18

…В руках у меня черная клеенчатая тетрадь — обыкновенная общая тетрадь, студенческая, — для записи лекций. Я не подозревал об ее существовании, а в ней — дневниковые записи Анатолия Тарасенкова о разговорах с Пастернаком.

Он заполнял ее пять лет — с ноября 1934-го до ноября 1939-го. И никому не показывал. А меж тем отнюдь не скрытный — скорее душа нараспашку, — он мог бы иными из тех записей всегда снискать сверхандрониковский успех в любом дружеском застолье. Он никогда не поддавался такому искушению. Он надежно прятал ту тетрадь. И, право же, слава богу!
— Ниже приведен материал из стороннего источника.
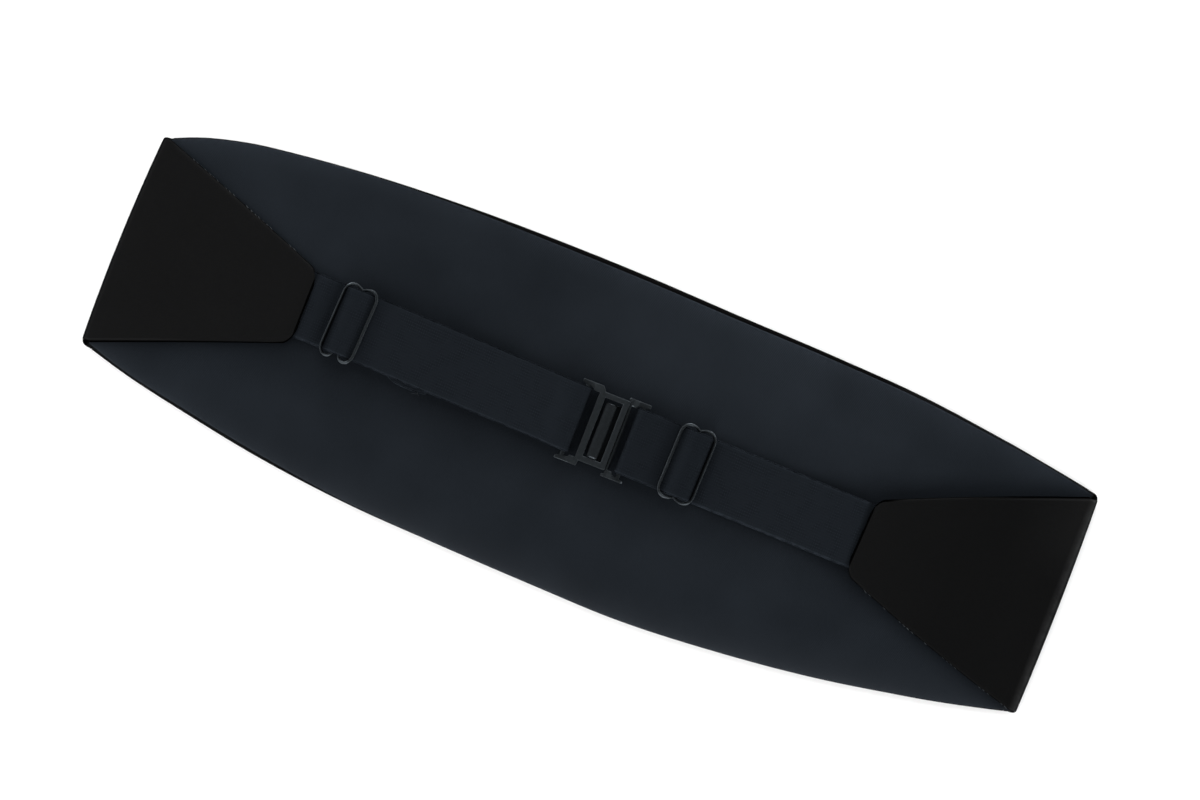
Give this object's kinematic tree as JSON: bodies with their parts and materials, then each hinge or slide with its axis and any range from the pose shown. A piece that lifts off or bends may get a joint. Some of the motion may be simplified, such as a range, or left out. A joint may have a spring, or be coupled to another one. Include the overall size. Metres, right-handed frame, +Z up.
{
  "type": "cummerbund",
  "caption": "Pleated evening cummerbund lying on its front, with its lining up, both tapered ends folded in and its elastic strap hooked across the back.",
  "frame": {"origin": "below the middle of the garment's bounding box, on the surface that it lies on", "axes": "+X along the garment towards the end with the buckle's hook half, +Y across it towards its upper edge, +Z up, out of the lining side"},
  "size_m": [0.408, 0.1342, 0.0101],
  "materials": {
    "satin": "black satin, smooth, with a soft sheen",
    "lining": "dark navy-charcoal lining cloth, matt, fine plain weave",
    "elastic": "woven black elastic, matt, with fine lengthwise ribs",
    "metal": "black enamel, satin gloss"
  },
  "bodies": {
    "root": {"front_panel": "satin", "back_lining": "lining", "tab_left": "satin", "tab_right": "satin", "strap_left": "elastic", "strap_right": "elastic", "slide_left": "metal", "slide_right": "metal", "buckle_frame": "metal", "buckle_hook": "metal"}
  },
  "joints": []
}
«…Прятала и я после его смерти, пока был жив Борис Леонидович, — рассказала Мария Белкина в своем очерке, — ибо высказывания БЛ были слишком смелы и откровенны по тем временам, и тетрадь эта, попав на глаза недоброжелателю, могла бы сыграть пагубную роль…»
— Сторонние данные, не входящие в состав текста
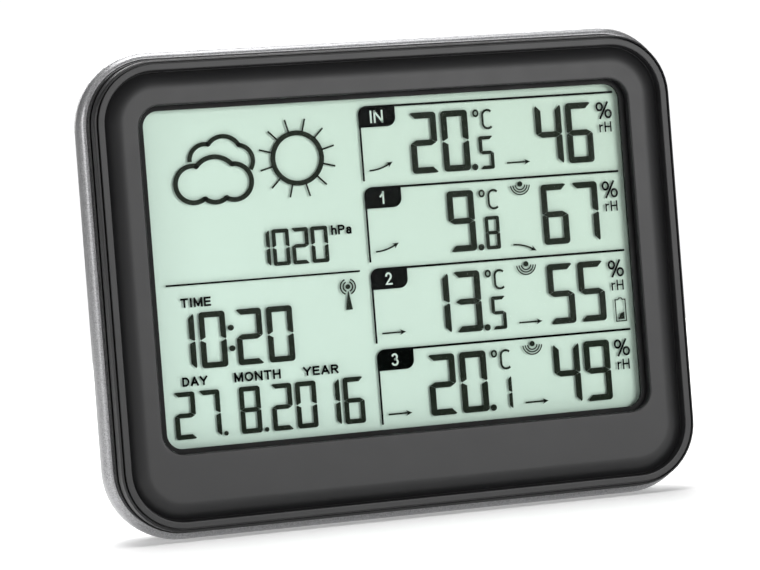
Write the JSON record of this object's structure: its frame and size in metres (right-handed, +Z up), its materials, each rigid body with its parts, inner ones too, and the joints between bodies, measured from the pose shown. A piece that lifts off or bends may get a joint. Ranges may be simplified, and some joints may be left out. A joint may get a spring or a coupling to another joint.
{
  "type": "home weather station",
  "caption": "Home weather station: charcoal bezel round a segment display, silver pillow-shaped rear cover, fold-out stand, battery door and rear buttons.",
  "frame": {"origin": "centre of the bounding box's bottom face: the middle of the base that the station stands on", "axes": "+X to the right as seen from the front, +Y backwards from the display, +Z up"},
  "size_m": [0.14, 0.026, 0.1085],
  "materials": {
    "charcoal_plastic": "soft-touch charcoal, fine moulded grain",
    "silver_plastic": "silver metallic paint on plastic, satin",
    "black_plastic": "black moulded plastic",
    "display_glass": "clear display glass",
    "reflector_film": "pale mint diffusing film",
    "elastomer": "striped silicone",
    "board": "green solder mask",
    "epoxy": "black epoxy",
    "nickel": "nickel-plated sheet and wire",
    "capacitor_sleeve": "dark blue shrink sleeve",
    "copper_wire": "enamelled copper wire",
    "ferrite": "sintered ferrite",
    "white_plastic": "natural nylon",
    "cell_jacket": "copper and black printed jacket, no lettering",
    "lead_jacket": "red lead jacket",
    "screw_steel": "nickel-plated steel",
    "foot_rubber": "black rubber"
  },
  "bodies": {
    "root": {"front_bezel": "charcoal_plastic", "display_frame": "black_plastic", "display_front_glass": "display_glass", "display_rear_glass": "display_glass", "display_reflector": "reflector_film", "elastomer_connector": "elastomer", "main_board": "board", "processor_blob": "epoxy", "clock_crystal": "nickel", "board_capacitors": "capacitor_sleeve", "voltage_regulator": "epoxy", "receiver_module": "board", "receiver_antenna": "copper_wire", "time_antenna_rod": "ferrite", "time_antenna_coil": "copper_wire", "time_antenna_holder": "white_plastic", "humidity_sensor": "white_plastic", "pressure_sensor": "nickel", "button_board": "board", "tact_switches": "black_plastic", "button_ribbon": "white_plastic", "rear_cover": "silver_plastic", "battery_upper": "cell_jacket", "battery_lower": "cell_jacket", "contact_springs": "nickel", "contact_plates": "nickel", "battery_leads": "lead_jacket", "case_screws": "screw_steel", "board_screws": "screw_steel", "button_board_screws": "screw_steel"},
    "battery_door": {"battery_door": "silver_plastic"},
    "stand": {"stand": "silver_plastic", "stand_foot": "foot_rubber"},
    "button_mode": {"button_mode": "charcoal_plastic"},
    "button_set": {"button_set": "charcoal_plastic"},
    "button_up": {"button_up": "charcoal_plastic"},
    "button_down": {"button_down": "charcoal_plastic"},
    "button_channel": {"button_channel": "charcoal_plastic"}
  },
  "joints": [
    {"name": "stand_hinge", "type": "hinge", "parent": "root", "child": "stand", "pos_m": [0, 0.0109, 0.041], "axis": [1, 0, 0], "range_deg": [0, 40]},
    {"name": "battery_door_hinge", "type": "hinge", "parent": "root", "child": "battery_door", "pos_m": [0, 0.0119, 0.0474], "axis": [-1, 0, 0], "range_deg": [0, 75]},
    {"name": "button_mode_press", "type": "slide", "parent": "root", "child": "button_mode", "axis": [0, -1, 0], "range_m": [0, 0.0008], "stiffness_N_per_m": 400},
    {"name": "button_set_press", "type": "slide", "parent": "root", "child": "button_set", "axis": [0, -1, 0], "range_m": [0, 0.0008], "stiffness_N_per_m": 400},
    {"name": "button_up_press", "type": "slide", "parent": "root", "child": "button_up", "axis": [0, -1, 0], "range_m": [0, 0.0008], "stiffness_N_per_m": 400},
    {"name": "button_down_press", "type": "slide", "parent": "root", "child": "button_down", "axis": [0, -1, 0], "range_m": [0, 0.0008], "stiffness_N_per_m": 400},
    {"name": "button_channel_press", "type": "slide", "parent": "root", "child": "button_channel", "axis": [0, -1, 0], "range_m": [0, 0.0008], "stiffness_N_per_m": 400}
  ]
}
В одной записи (октябрь 39-го) упоминается мое имя. И, казалось бы, сейчас, задним числом, меня должна была бы уязвить тогдашняя сверхбдительность Тарасенкова: мог бы довериться давнему товарищу — чужих тайн я никогда не выдавал, только свои собственные. Не доверился.

Маленький от него укол. Маленький от меня укор.

Психологически — схема правильная. Но, как ни странно, ничего такого нет в душе — ни укола, ни укора! Вот историческая натренированность психики: сознание его безусловной и необсуждаемой правоты — помнить постоянно об опасности для обоих!

Читаю и перечитываю клеенчатую тетрадь и глазам своим не верю: как же он, годами ходивший по краю, осмелился записать то, что услышал от БЛ по следу 37-го! Последняя запись помечена 2 ноября 1939 года. Ему, Анатолию, было всего только 30… Может, потому он и не ужаснулся при мысли о том, что делает? Великая безответственность молодости! Или — лучше — великая ее безоглядность!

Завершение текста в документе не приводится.